Modern CI pipelines increasingly need to provide temporary preview URLs for testing. Tools like VS Code offer built-in port forwarding to create shareable URLs directly, but these often persist longer than necessary. Ephemeral tunneling allows CI runners to spin up a tunnel for automated testing, capture results, and immediately destroy the connection—ensuring CI infrastructure is never exposed to the public web for more than the test duration requires.

Compliance-Driven Development

Regulatory frameworks like GDPR, CCPA, HIPAA, and SOC 2 require organizations to maintain accurate inventories of systems processing sensitive data. Traditional persistent tunnels create documentation challenges—it’s difficult to track which tunnels are active, who created them, and what data they’re exposing.

Ephemeral tunnels solve this through programmatic creation and automatic cleanup, with complete audit trails showing exactly when network access existed and for what purpose.

Best Practices for Implementing Ephemeral Tunneling

1. Strict Time-to-Live Configuration

Never set a TTL longer than the expected timeout of the calling API. Reject webhook requests older than 5 minutes to prevent replay attacks, as identified by the OWASP API Security Top 10. For most use cases, 30–60 seconds is sufficient.

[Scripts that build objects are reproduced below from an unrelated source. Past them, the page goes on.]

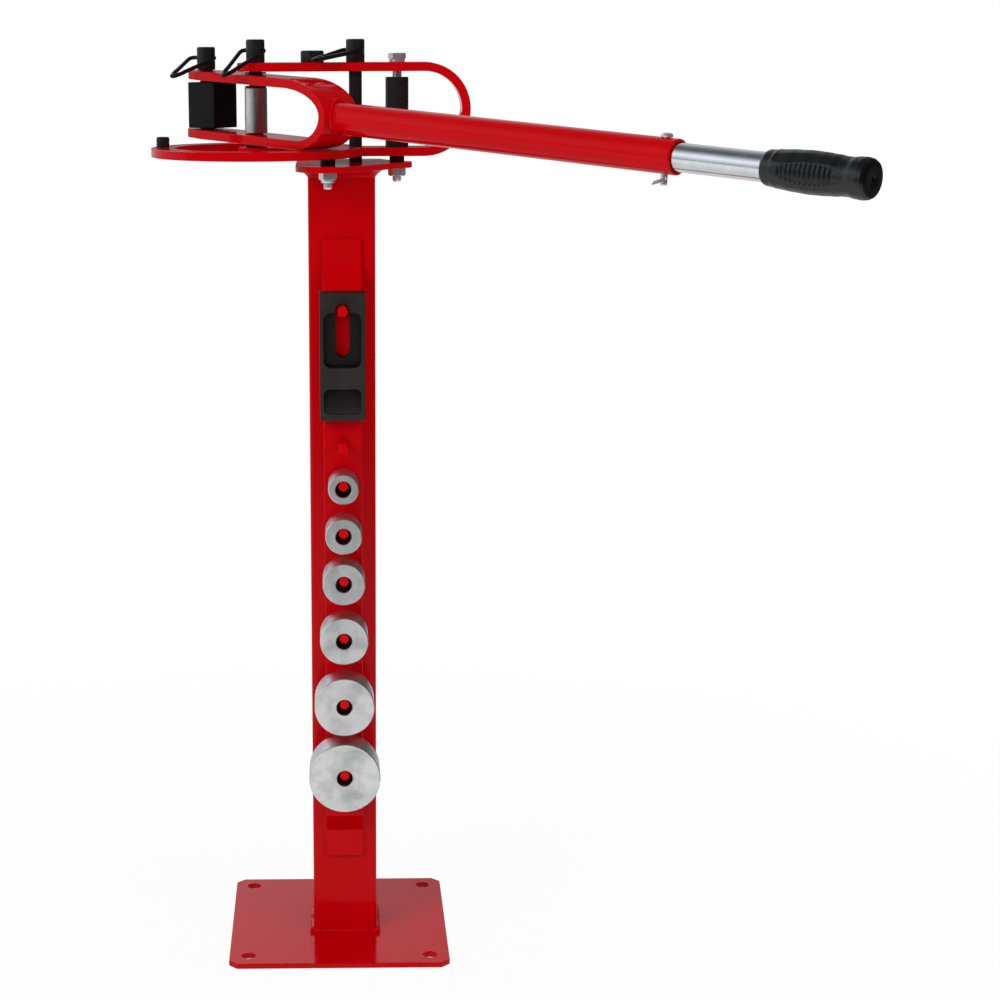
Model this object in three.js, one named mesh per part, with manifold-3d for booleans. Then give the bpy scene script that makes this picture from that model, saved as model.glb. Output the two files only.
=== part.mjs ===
// A free-standing pipe bender: a pedestal, a bending frame with a degree ring, a forked arm with a
// telescopic handle, and a rack of turned dies. Millimetres, +Z up, the front of the post faces -Y.
// The origin is on the floor, under the middle of the post.
import * as THREE from 'three';
import { mergeVertices } from 'three/addons/utils/BufferGeometryUtils.js';
import Module from 'manifold-3d';

const wasm = await Module();
wasm.setup();

// Clearances and cutters
const restGap = 0.3; // between pieces that bear on each other without being joined
const pinClearance = 0.5; // round a pin in its hole, on the radius
const cutOverrun = 2; // how far a cutter reaches past the face that it cuts
const meshTolerance = 0.0001; // points nearer than this are one point

// Base plate and post
const baseWidth = 240;
const baseShift = 7; // how far the plate's middle stands to the left of the post's
const baseThickness = 6;
const baseCornerCut = 9;
const anchorHoleRadius = 7.5;
const anchorHoleInset = 21;
const postWidth = 70;
const postWall = 3;
const postCornerRadius = 4;
const postLength = 845;
const weldLeg = 7;
const weldLip = 1;
const neckLeg = 11;
const neckShares = [[0.09, 1], [0.32, 0.42], [1, 0]]; // out and down, of the neck's hollow flare

// Mount plate on top of the post
const mountPlateThickness = 6;
const mountPlateLeftLip = 12;
const mountPlateBackLip = 7;
const rightLobeRadius = 15.7;

// Bending frame: a flat bar bent into a U, lying on its side
const barWidth = 38;
const barThickness = 9;
const frameOuterHeight = 95;
const pivotX = -88;
const pivotY = -16;
const frameBendX = 86;
const framePlateGap = 6.5;

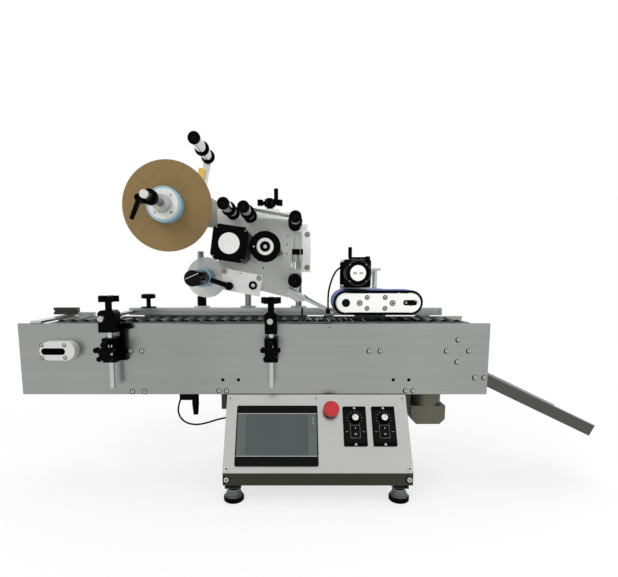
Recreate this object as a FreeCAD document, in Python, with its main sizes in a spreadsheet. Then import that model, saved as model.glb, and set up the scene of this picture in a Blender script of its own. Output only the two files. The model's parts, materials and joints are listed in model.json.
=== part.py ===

2. Implement Comprehensive Request Validation

The signature verification pattern is always the same: the provider computes an HMAC of the request body using a shared secret, sends the signature in a header, and you recompute the HMAC and compare. This must be implemented even on ephemeral endpoints.

Payment processor Stripe reports that schema validation blocks over 10 million malicious webhook attempts monthly by rejecting payloads with unexpected structure.

3. Rotate Machine Credentials

Advanced JIT setups use analytics and machine learning to adjust access in real time based on context and risk. Apply the same principle to tunnel credentials—use short-lived tokens issued via your secrets management system (Vault, Doppler, AWS Secrets Manager) rather than long-lived API keys.

4. Monitor and Log Everything

Even though tunnels are ephemeral, logs should be persistent. Ensure all tunnel creation events, connection attempts, and termination events are piped into your SIEM (Splunk, Sentinel, Datadog) for forensic analysis and compliance auditing.

5. Enforce Transport Security

Most webhook providers will only connect to secure HTTPS URLs with valid SSL/TLS certificates signed by a globally trusted certificate authority. Strong webhook threat mitigation is layered: transport controls with TLS only and strict cipher defaults, authentication proof via HMAC signature or mTLS where supported.

Even for temporary tunnels, never compromise on encryption. All modern tunneling tools provide automatic HTTPS—ensure it’s enabled and enforced.

Challenges and Considerations

Workflow Integration Complexity

Implementing JIT access can introduce new complexity if not managed correctly: overly complex or slow approval workflows can hinder productivity, tempting users to seek workarounds that bypass security controls.

The same applies to ephemeral tunneling. If creating a temporary tunnel requires multiple manual steps or lengthy approval processes, developers will revert to persistent tunnels for convenience. The solution is automation—tunnels should be created programmatically as part of normal development workflows, not as separate manual operations.

Cost and Resource Tradeoffs

While ephemeral tunneling reduces security risk, it may increase infrastructure complexity and cost. Creating and destroying tunnels frequently requires more API calls and resource provisioning than maintaining a single persistent connection. Organizations need to balance these operational costs against the security benefits.

Tool Selection and Vendor Lock-in

The landscape includes numerous options with different pricing models: LocalXpose at $8/month offers unlimited bandwidth, Cloudflare Tunnel is completely free but requires more setup, and Pinggy starts at $3/month with flexible tunneling.

Evaluate tools based on: - Support for programmatic/SDK-based tunnel creation - Maximum TTL limits and automatic cleanup capabilities
- Protocol support (HTTP/HTTPS, TCP, UDP as needed) - Integration with existing authentication and secrets management systems - Audit logging and compliance features

The Future: Invisible Infrastructure

The shift from persistent connections to ephemeral micro-perimeters represents a fundamental evolution in how we think about development infrastructure security. With 82% of organizations now operating in hybrid or multi-cloud infrastructures and remote work becoming the standard, the concept of a secure network boundary no longer exists.

Zero Trust operates under the assumption that threats exist both outside and inside your network, treating every access request as if it originates from an untrusted source. Ephemeral tunneling extends this principle to development and testing infrastructure—no connection is trusted by default, and all access is temporary, audited, and automatically terminated.

In 2026, we no longer build permanent walls or keep doors perpetually open. Instead, we create temporary, authenticated pathways that vanish the moment they’ve served their purpose. This is the future of secure development infrastructure—invisible to attackers, auditable for compliance, and seamlessly integrated into the developer workflow.

Conclusion

Ephemeral tunneling represents more than just a security improvement over persistent connections—it’s a paradigm shift toward treating network access as a precisely controlled, time-bound resource rather than a permanent fixture.

By leveraging modern tunneling tools with programmatic APIs, implementing strict TTLs, validating every request, and maintaining comprehensive audit trails, development teams can achieve the perfect balance: the convenience of public URLs for local testing combined with the security posture that modern threat landscapes demand.

The organizations that thrive in 2026 and beyond won’t be those with the thickest walls, but those whose infrastructure can appear and disappear on demand—present exactly when needed, and invisible when not.